Set problem:
Would you restate all the data that follows, word for word?

^^^^^^^^

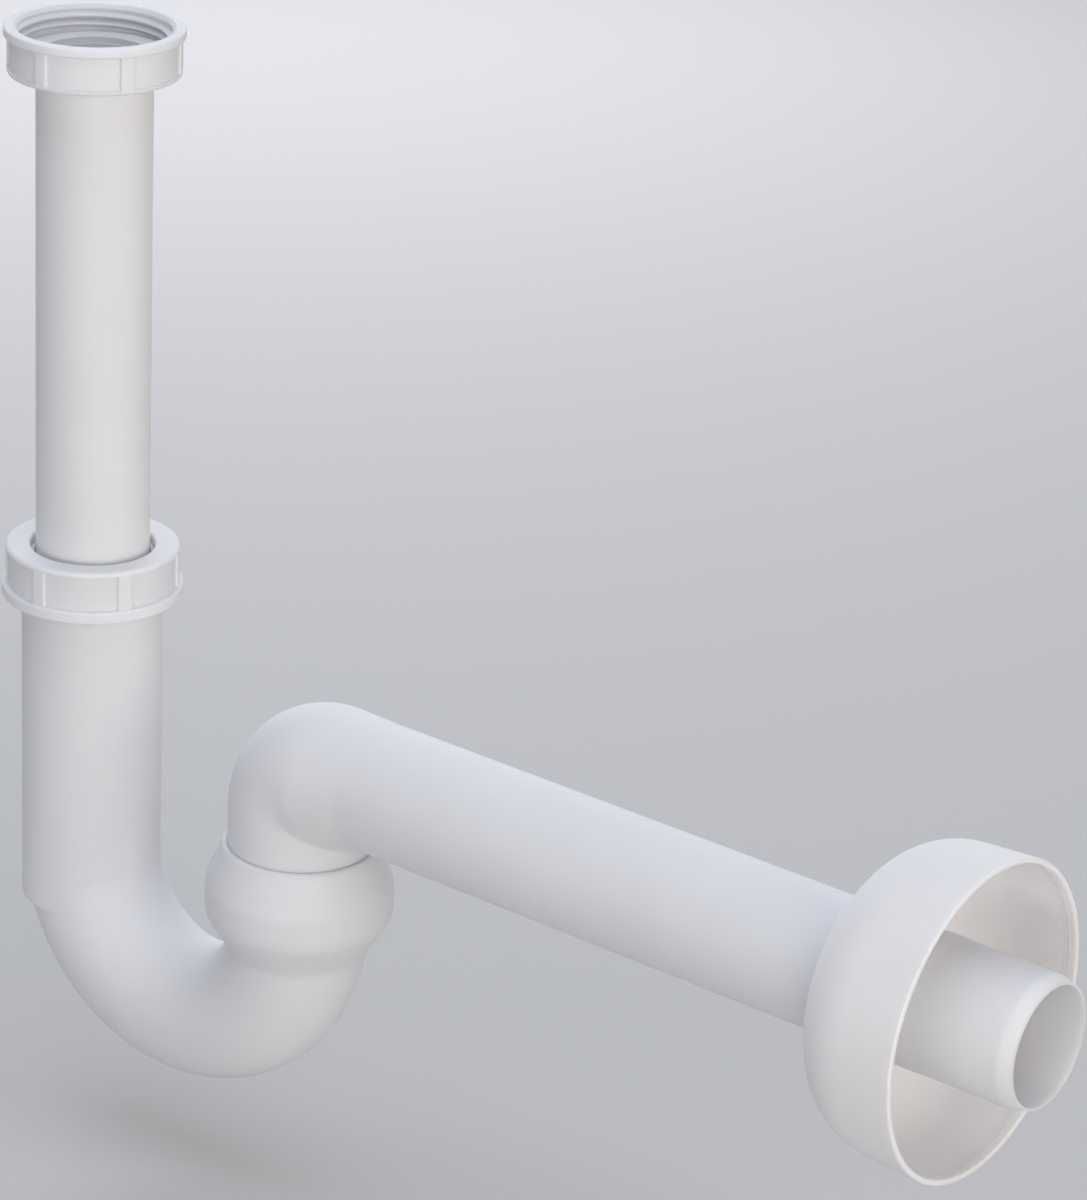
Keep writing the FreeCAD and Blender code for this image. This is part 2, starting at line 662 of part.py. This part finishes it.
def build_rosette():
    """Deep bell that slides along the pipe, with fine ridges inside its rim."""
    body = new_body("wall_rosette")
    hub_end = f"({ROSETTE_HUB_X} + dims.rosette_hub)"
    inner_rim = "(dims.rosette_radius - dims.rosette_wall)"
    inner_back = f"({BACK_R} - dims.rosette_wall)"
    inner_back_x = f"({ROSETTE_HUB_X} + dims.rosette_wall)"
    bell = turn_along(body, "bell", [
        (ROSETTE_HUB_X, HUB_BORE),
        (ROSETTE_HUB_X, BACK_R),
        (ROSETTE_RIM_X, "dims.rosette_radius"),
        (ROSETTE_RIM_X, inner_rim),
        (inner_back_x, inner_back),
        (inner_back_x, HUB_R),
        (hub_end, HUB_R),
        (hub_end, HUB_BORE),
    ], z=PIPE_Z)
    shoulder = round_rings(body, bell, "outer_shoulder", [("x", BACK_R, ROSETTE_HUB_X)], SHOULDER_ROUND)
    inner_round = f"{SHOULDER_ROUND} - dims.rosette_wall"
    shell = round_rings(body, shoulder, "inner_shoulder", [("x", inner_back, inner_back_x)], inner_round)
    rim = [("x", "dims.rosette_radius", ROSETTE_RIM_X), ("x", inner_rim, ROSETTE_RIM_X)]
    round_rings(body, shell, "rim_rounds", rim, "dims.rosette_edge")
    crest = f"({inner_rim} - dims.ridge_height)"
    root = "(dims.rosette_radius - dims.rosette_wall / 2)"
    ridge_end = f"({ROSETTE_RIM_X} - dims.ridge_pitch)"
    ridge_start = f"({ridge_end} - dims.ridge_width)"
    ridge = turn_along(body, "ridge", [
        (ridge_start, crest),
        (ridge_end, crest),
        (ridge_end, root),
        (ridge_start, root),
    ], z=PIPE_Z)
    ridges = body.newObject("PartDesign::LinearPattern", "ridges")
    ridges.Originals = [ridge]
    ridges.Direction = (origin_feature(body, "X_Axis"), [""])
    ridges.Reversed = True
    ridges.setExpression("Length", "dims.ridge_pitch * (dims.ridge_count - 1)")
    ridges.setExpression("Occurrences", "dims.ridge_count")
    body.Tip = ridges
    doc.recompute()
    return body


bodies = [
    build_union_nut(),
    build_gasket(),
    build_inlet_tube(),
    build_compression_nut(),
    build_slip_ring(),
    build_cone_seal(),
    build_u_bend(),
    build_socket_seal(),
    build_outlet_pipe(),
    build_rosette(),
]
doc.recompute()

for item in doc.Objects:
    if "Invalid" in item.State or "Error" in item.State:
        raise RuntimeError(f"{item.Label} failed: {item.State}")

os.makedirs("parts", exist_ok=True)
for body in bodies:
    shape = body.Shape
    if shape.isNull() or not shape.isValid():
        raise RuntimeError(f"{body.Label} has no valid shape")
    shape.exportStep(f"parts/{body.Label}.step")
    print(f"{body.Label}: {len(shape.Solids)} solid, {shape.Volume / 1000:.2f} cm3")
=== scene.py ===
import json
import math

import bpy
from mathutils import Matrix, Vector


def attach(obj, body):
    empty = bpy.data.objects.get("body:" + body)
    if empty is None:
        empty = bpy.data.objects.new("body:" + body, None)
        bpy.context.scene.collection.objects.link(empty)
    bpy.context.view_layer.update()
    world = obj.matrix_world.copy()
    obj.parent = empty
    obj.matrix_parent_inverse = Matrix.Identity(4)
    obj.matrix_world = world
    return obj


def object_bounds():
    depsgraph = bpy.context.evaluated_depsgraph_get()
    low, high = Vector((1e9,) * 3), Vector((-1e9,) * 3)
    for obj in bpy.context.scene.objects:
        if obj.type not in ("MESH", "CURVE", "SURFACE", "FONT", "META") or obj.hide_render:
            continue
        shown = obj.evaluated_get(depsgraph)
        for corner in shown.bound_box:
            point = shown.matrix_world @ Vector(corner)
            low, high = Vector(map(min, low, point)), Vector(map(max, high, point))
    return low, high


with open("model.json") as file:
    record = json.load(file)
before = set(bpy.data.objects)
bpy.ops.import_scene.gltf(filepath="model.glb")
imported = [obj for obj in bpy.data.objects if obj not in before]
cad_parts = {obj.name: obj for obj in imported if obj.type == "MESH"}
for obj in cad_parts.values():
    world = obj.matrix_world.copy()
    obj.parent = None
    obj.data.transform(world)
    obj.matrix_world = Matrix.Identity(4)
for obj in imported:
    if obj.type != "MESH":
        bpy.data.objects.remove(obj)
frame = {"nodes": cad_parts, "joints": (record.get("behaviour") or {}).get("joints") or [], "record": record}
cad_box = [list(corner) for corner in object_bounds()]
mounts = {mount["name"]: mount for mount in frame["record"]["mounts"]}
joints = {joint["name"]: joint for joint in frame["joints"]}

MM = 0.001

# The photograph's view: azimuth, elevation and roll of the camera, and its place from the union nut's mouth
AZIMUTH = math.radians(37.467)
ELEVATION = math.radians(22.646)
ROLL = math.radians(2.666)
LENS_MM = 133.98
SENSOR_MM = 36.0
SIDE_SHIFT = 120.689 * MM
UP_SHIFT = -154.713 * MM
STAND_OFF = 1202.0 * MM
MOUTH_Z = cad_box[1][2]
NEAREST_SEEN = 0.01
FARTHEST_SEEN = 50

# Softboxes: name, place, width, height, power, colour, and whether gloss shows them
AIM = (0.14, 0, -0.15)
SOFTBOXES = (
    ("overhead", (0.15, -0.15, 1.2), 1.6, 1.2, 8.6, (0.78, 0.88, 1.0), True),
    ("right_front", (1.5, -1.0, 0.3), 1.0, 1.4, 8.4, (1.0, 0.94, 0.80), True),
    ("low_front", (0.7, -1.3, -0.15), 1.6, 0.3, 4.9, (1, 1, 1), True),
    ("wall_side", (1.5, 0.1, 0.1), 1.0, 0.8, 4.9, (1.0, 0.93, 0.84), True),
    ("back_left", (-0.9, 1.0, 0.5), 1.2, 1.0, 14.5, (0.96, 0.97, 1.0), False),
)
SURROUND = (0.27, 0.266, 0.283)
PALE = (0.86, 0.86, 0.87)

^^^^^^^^

Output:
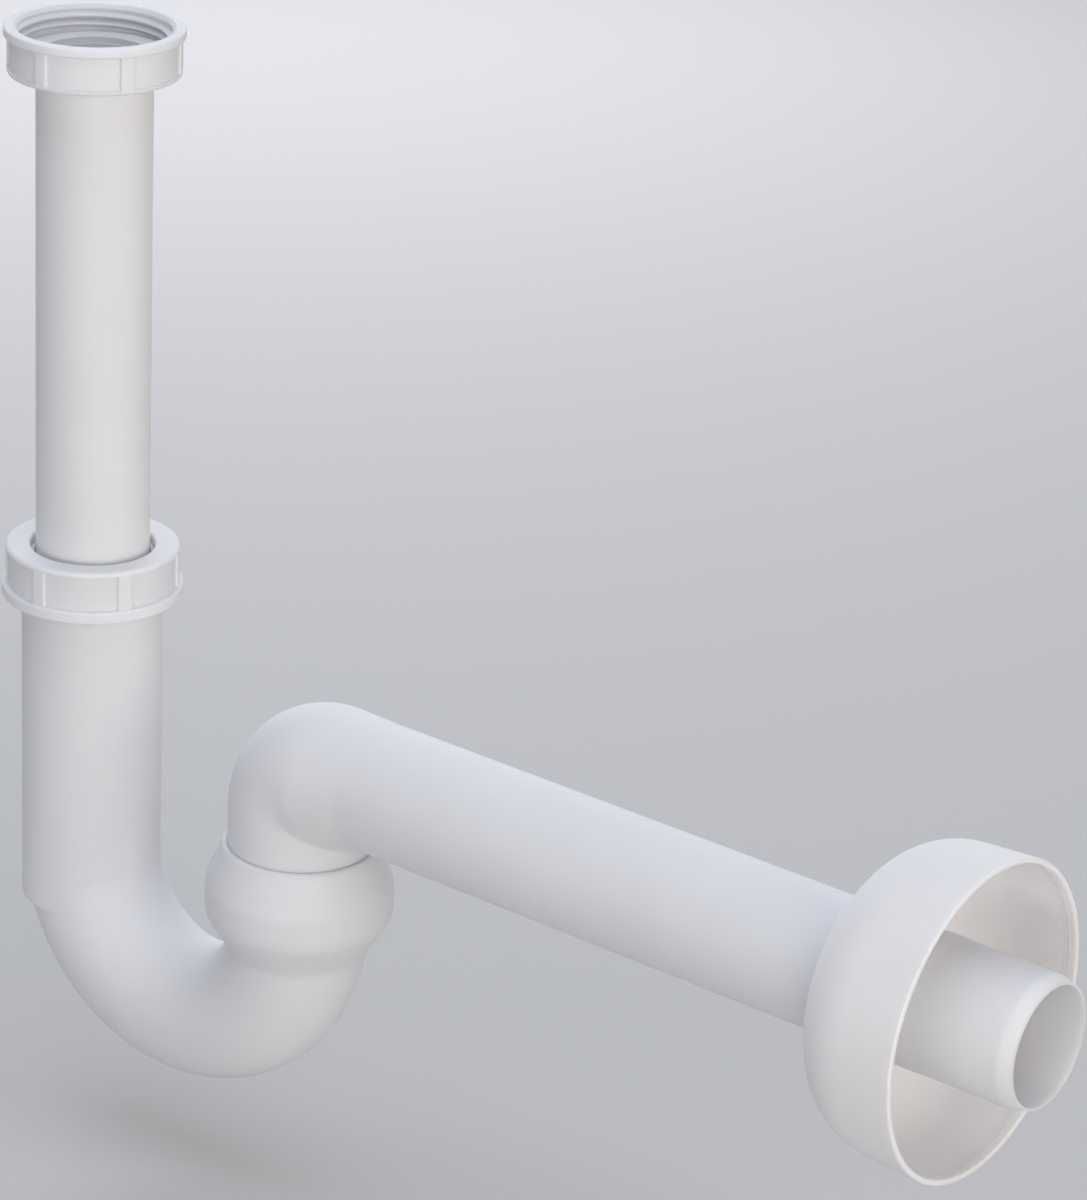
Keep writing the FreeCAD and Blender code for this image. This is part 2, starting at line 662 of part.py. This part finishes it.
def build_rosette():
    """Deep bell that slides along the pipe, with fine ridges inside its rim."""
    body = new_body("wall_rosette")
    hub_end = f"({ROSETTE_HUB_X} + dims.rosette_hub)"
    inner_rim = "(dims.rosette_radius - dims.rosette_wall)"
    inner_back = f"({BACK_R} - dims.rosette_wall)"
    inner_back_x = f"({ROSETTE_HUB_X} + dims.rosette_wall)"
    bell = turn_along(body, "bell", [
        (ROSETTE_HUB_X, HUB_BORE),
        (ROSETTE_HUB_X, BACK_R),
        (ROSETTE_RIM_X, "dims.rosette_radius"),
        (ROSETTE_RIM_X, inner_rim),
        (inner_back_x, inner_back),
        (inner_back_x, HUB_R),
        (hub_end, HUB_R),
        (hub_end, HUB_BORE),
    ], z=PIPE_Z)
    shoulder = round_rings(body, bell, "outer_shoulder", [("x", BACK_R, ROSETTE_HUB_X)], SHOULDER_ROUND)
    inner_round = f"{SHOULDER_ROUND} - dims.rosette_wall"
    shell = round_rings(body, shoulder, "inner_shoulder", [("x", inner_back, inner_back_x)], inner_round)
    rim = [("x", "dims.rosette_radius", ROSETTE_RIM_X), ("x", inner_rim, ROSETTE_RIM_X)]
    round_rings(body, shell, "rim_rounds", rim, "dims.rosette_edge")
    crest = f"({inner_rim} - dims.ridge_height)"
    root = "(dims.rosette_radius - dims.rosette_wall / 2)"
    ridge_end = f"({ROSETTE_RIM_X} - dims.ridge_pitch)"
    ridge_start = f"({ridge_end} - dims.ridge_width)"
    ridge = turn_along(body, "ridge", [
        (ridge_start, crest),
        (ridge_end, crest),
        (ridge_end, root),
        (ridge_start, root),
    ], z=PIPE_Z)
    ridges = body.newObject("PartDesign::LinearPattern", "ridges")
    ridges.Originals = [ridge]
    ridges.Direction = (origin_feature(body, "X_Axis"), [""])
    ridges.Reversed = True
    ridges.setExpression("Length", "dims.ridge_pitch * (dims.ridge_count - 1)")
    ridges.setExpression("Occurrences", "dims.ridge_count")
    body.Tip = ridges
    doc.recompute()
    return body


bodies = [
    build_union_nut(),
    build_gasket(),
    build_inlet_tube(),
    build_compression_nut(),
    build_slip_ring(),
    build_cone_seal(),
    build_u_bend(),
    build_socket_seal(),
    build_outlet_pipe(),
    build_rosette(),
]
doc.recompute()

for item in doc.Objects:
    if "Invalid" in item.State or "Error" in item.State:
        raise RuntimeError(f"{item.Label} failed: {item.State}")

os.makedirs("parts", exist_ok=True)
for body in bodies:
    shape = body.Shape
    if shape.isNull() or not shape.isValid():
        raise RuntimeError(f"{body.Label} has no valid shape")
    shape.exportStep(f"parts/{body.Label}.step")
    print(f"{body.Label}: {len(shape.Solids)} solid, {shape.Volume / 1000:.2f} cm3")
=== scene.py ===
import json
import math

import bpy
from mathutils import Matrix, Vector


def attach(obj, body):
    empty = bpy.data.objects.get("body:" + body)
    if empty is None:
        empty = bpy.data.objects.new("body:" + body, None)
        bpy.context.scene.collection.objects.link(empty)
    bpy.context.view_layer.update()
    world = obj.matrix_world.copy()
    obj.parent = empty
    obj.matrix_parent_inverse = Matrix.Identity(4)
    obj.matrix_world = world
    return obj


def object_bounds():
    depsgraph = bpy.context.evaluated_depsgraph_get()
    low, high = Vector((1e9,) * 3), Vector((-1e9,) * 3)
    for obj in bpy.context.scene.objects:
        if obj.type not in ("MESH", "CURVE", "SURFACE", "FONT", "META") or obj.hide_render:
            continue
        shown = obj.evaluated_get(depsgraph)
        for corner in shown.bound_box:
            point = shown.matrix_world @ Vector(corner)
            low, high = Vector(map(min, low, point)), Vector(map(max, high, point))
    return low, high


with open("model.json") as file:
    record = json.load(file)
before = set(bpy.data.objects)
bpy.ops.import_scene.gltf(filepath="model.glb")
imported = [obj for obj in bpy.data.objects if obj not in before]
cad_parts = {obj.name: obj for obj in imported if obj.type == "MESH"}
for obj in cad_parts.values():
    world = obj.matrix_world.copy()
    obj.parent = None
    obj.data.transform(world)
    obj.matrix_world = Matrix.Identity(4)
for obj in imported:
    if obj.type != "MESH":
        bpy.data.objects.remove(obj)
frame = {"nodes": cad_parts, "joints": (record.get("behaviour") or {}).get("joints") or [], "record": record}
cad_box = [list(corner) for corner in object_bounds()]
mounts = {mount["name"]: mount for mount in frame["record"]["mounts"]}
joints = {joint["name"]: joint for joint in frame["joints"]}

MM = 0.001

# The photograph's view: azimuth, elevation and roll of the camera, and its place from the union nut's mouth
AZIMUTH = math.radians(37.467)
ELEVATION = math.radians(22.646)
ROLL = math.radians(2.666)
LENS_MM = 133.98
SENSOR_MM = 36.0
SIDE_SHIFT = 120.689 * MM
UP_SHIFT = -154.713 * MM
STAND_OFF = 1202.0 * MM
MOUTH_Z = cad_box[1][2]
NEAREST_SEEN = 0.01
FARTHEST_SEEN = 50

# Softboxes: name, place, width, height, power, colour, and whether gloss shows them
AIM = (0.14, 0, -0.15)
SOFTBOXES = (
    ("overhead", (0.15, -0.15, 1.2), 1.6, 1.2, 8.6, (0.78, 0.88, 1.0), True),
    ("right_front", (1.5, -1.0, 0.3), 1.0, 1.4, 8.4, (1.0, 0.94, 0.80), True),
    ("low_front", (0.7, -1.3, -0.15), 1.6, 0.3, 4.9, (1, 1, 1), True),
    ("wall_side", (1.5, 0.1, 0.1), 1.0, 0.8, 4.9, (1.0, 0.93, 0.84), True),
    ("back_left", (-0.9, 1.0, 0.5), 1.2, 1.0, 14.5, (0.96, 0.97, 1.0), False),
)
SURROUND = (0.27, 0.266, 0.283)
PALE = (0.86, 0.86, 0.87)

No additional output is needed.